The set-up and characters are taken from the truly weird TV series also called Dark Shadows, an ABC soap opera that logged 1225 episodes before it went off the air in 1971. Created by Dan Curtis, the show starred Jonathan Frid as tortured Barnabas and brought ghosts and ghouls to the afternoon hours that usually belonged to handsome surgeons and conniving heiresses.
Unlike The Addams Family and The Munsters, this monster-mash of a show was a fringe taste, which is why it attracted the young outsiders who would be called goths today. Three of them were Burton, Depp and Pfeiffer, and they have nearly identical memories about racing home from school to catch the same strange transmission.
"It was a real thing for me, I had to watch it, and it was tough because you'd miss the beginning - it started at like 3pm, but that's when we got out of school," Depp said.
"And then it moved later because all the kids wrote in letters. When you met someone who knew the show and loved it, there was an instant connection."
That connection doesn't exist with young moviegoers today, however, and the producers of the new movie aren't going to encourage anyone to check out the originals because, well, it wasn't, technically speaking, a great show.
"I think," Burton said evenly, "you could say it was actually awful."
So what exactly was its appeal?
"It's a different animal," Burton said.
"If I go back and watch something like Star Trek, it's not that hard to analyse what the appeal was, and even if the show is dated you identify what it was that made it work. The Dark Shadows appeal was a little more abstract. What I loved about it was the fact that it was a melodramatic soap opera, and, well, that flies in the face of any modern studio's interests as far as moviemaking. But what we've gone for is a mixture, and that's always what I've been interested in; I think most of my movies are mixtures of light and dark and serious things and things that have humour in them."
On the set, during one scene last summer, Depp emerged from the shadows - in costume and full make-up - with a sort of gliding majesty. He couldn't hear Bonham Carter's playful whisper teasing him about a previous role as she watched from a nearby corner.
"Just look at him," she said with a wink.
"He only does parts if he can wear eyeliner. The Tourist?

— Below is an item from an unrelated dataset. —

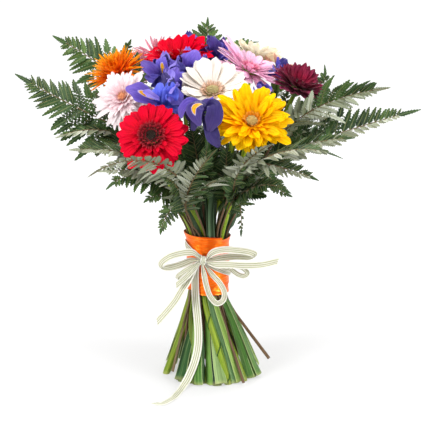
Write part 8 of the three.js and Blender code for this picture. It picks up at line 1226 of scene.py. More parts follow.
def fern_leaf():
    m = Nodes("fern_leaflet")
    u, v, r, s = (m.attr(x) for x in ("pu", "pv", "pr", "ps"))
    p = m.place()
    g = m.noise(p, 320.0, 4.0, 0.6)
    f = m.noise(p, 38.0, 3.0)
    top = m.ramp(r, [(0.05, srgb("#0c180c")), (0.5, srgb("#182b13")), (0.95, srgb("#304c22"))])
    top = m.mix(m.math("MULTIPLY", f, 0.45), top, srgb("#0d200f"))
    top = m.mix(m.math("MULTIPLY", m.ramp(u, [(0.1, 0.0), (1.0, 1.0)]), 0.28), top, srgb("#3f6428"))
    low = m.ramp(r, [(0.1, srgb("#686c5a")), (0.6, srgb("#9a9c89")), (0.95, srgb("#c8cabd"))])
    low = m.mix(m.math("MULTIPLY", f, 0.4), low, srgb("#565a48"))
    fresh = m.attr("pk")
    top = m.mix(m.math("MULTIPLY", fresh, 0.75), top, m.ramp(r, [(0.05, srgb("#2c461e")), (0.5, srgb("#44642c")), (0.95, srgb("#6c8c44"))]))
    low = m.mix(m.math("MULTIPLY", fresh, 0.6), low, m.ramp(r, [(0.1, srgb("#56703c")), (0.6, srgb("#7d9a58")), (0.95, srgb("#a3bc80"))]))
    colour = m.mix(s, low, top)
    rib = m.math("SUBTRACT", 1.0, m.math("MULTIPLY", m.math("ABSOLUTE", v), 5.0), clamp=True)
    colour = m.mix(m.math("MULTIPLY", rib, 0.45), colour, srgb("#7d9058"))
    rim = m.ramp(m.math("ABSOLUTE", v), [(0.75, 0.0), (1.0, 0.5)])
    colour = m.mix(m.math("MULTIPLY", rim, s), colour, srgb("#4a6b34"))
    lateral = m.math("COSINE", m.math("ADD", m.math("MULTIPLY", u, 30.0), m.math("MULTIPLY", m.math("ABSOLUTE", v), 8.0)))
    height = m.math("ADD", m.math("ADD", g, m.math("MULTIPLY", lateral, 0.25)), m.math("MULTIPLY", rib, -0.6))
    rough = m.math("ADD", m.math("MULTIPLY", g, 0.25), 0.33)
    return m.surface(colour, rough, m.bump(height, 0.5, 0.0005), 0.08, 0.22, 0.0)


def fern_stalk():
    m = Nodes("fern_stalk_skin")
    u, c, r, s, k = (m.attr(x) for x in ("pu", "pv", "pr", "ps", "pk"))
    g = m.noise(m.vec(m.math("MULTIPLY", c, 1.5), m.math("MULTIPLY", s, 1.5), m.math("MULTIPLY", u, 1.4)), 3.0, 4.0)
    f = m.noise(m.place(), 26.0, 2.0)
    colour = m.ramp(g, [(0.3, srgb("#301c12")), (0.7, srgb("#6c4a30"))])
    green = m.ramp(g, [(0.3, srgb("#56602c")), (0.7, srgb("#8f9658"))])
    colour = m.mix(m.ramp(r, [(0.35, 0.0), (0.75, 0.9)]), colour, green)
    colour = m.mix(m.math("MULTIPLY", f, 0.5), colour, srgb("#5d4a2c"))
    colour = m.mix(m.math("MULTIPLY", k, 0.8), colour, srgb("#c2a878"))
    return m.surface(colour, m.math("ADD", m.math("MULTIPLY", g, 0.25), 0.35), m.bump(g, 0.5, 0.0004), 0.0, 0.35)


FERN_LEAF = fern_leaf()
FERN_STALK = fern_stalk()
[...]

Should have had more makeup."
Depp has one of the most famous faces in Hollywood, but in many of his roles he hides it.
"I don't think about it that way, I just go to the role that feels right," the 48-year-old star said.

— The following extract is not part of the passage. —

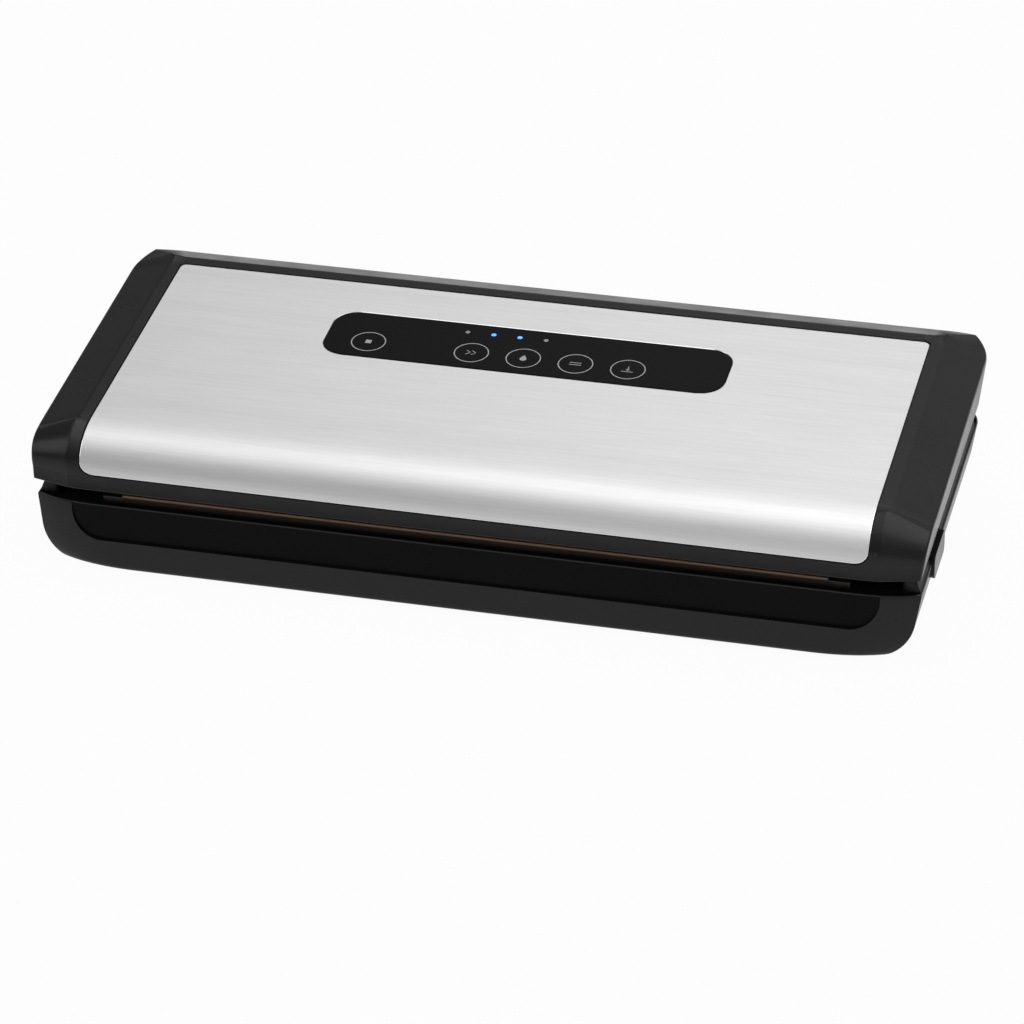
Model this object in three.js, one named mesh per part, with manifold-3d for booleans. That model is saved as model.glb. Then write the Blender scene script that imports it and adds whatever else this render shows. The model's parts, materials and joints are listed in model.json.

Between takes, he offered his hands to a visitor for inspection - each of his fingers was extended into talons with rubbery prosthetics, and one held the weight of an especially opulent ring.
"There's an elegance to this guy that's kind of fun; Barnabas is a good one," Depp said as, over his shoulder, Burton chatted with Bonham Carter next to a laboratory vat of vampire blood.
"And just look around - there's nothing like working with Tim."
The film-maker and star clearly adore each other - this is their seventh live-action collaboration. Sleepy Hollow producer Scott Rudin memorably quipped that Depp is "basically playing Tim Burton in all of his movies", which doesn't really hold to scrutiny - but the actor does know he faces a greater challenge each time he steps into Burton's universe to play yet another spooky soul.
"Have I been in this arena before? That's the thing you have to watch," said Depp, who joked that Edward Scissorhands, Sweeney Todd and Ichabod Crane would enjoy a tour of the Collins mansion.
The actor paints portraits of his characters as he dials into their minds and hearts, and to get their voices right he counts backward from 10 - he's himself at the top but the accent and affectations gather with each digit until he is a vampire at zero.
Co-star Jackie Earle Haley, who plays caretaker Willie Loomis, said whatever tricks Depp used, they were good ones.
"He was using those long fingers in one scene where he has to hypnotise me," the Watchmen star said.
"So I'm watching them and his eyes and listening to his voice and it kind of started to work a little bit. I was like, 'Wow, this guy could be the real thing'."
Dark Shadows is built around the comedic timing of Depp and the immersive world of Burton, the Edward Gorey of Hollywood.
Just as he's assembled many of his usual team in front of the camera, he's relying on previous collaborators behind the scenes, including costume designer Colleen Atwood and composer Danny Elfman. Production designer Rick Heinrichs, who won an Oscar for his work with Burton on Sleepy Hollow, may be in the running again with his Dark Shadows sets.
Burton's previous movie, Alice in Wonderland, made more than $1 billion worldwide, but the quirks of Dark Shadows has Hollywood wondering if this will be an overly eccentric misfire like his 1996 sci-fi spoof, Mars Attacks! (which, interestingly, was the last Burton film without Depp, Bonham Carter or both in the cast). Of course, many also doubted 2005's Charlie and the Chocolate Factory, which made roughly $475 million.
There have been dark shadows under Burton's eyes every day of 2012 and with good reason. In addition to the exhuming of Barnabas Collins, he's got two other films that reach theatres this year (he's the director of Frankenweenie and producer of Abraham Lincoln: Vampire Hunter) and long-range projects (such as the just-announced Alice in Wonderland Broadway musical) always nibble at his mind and schedule.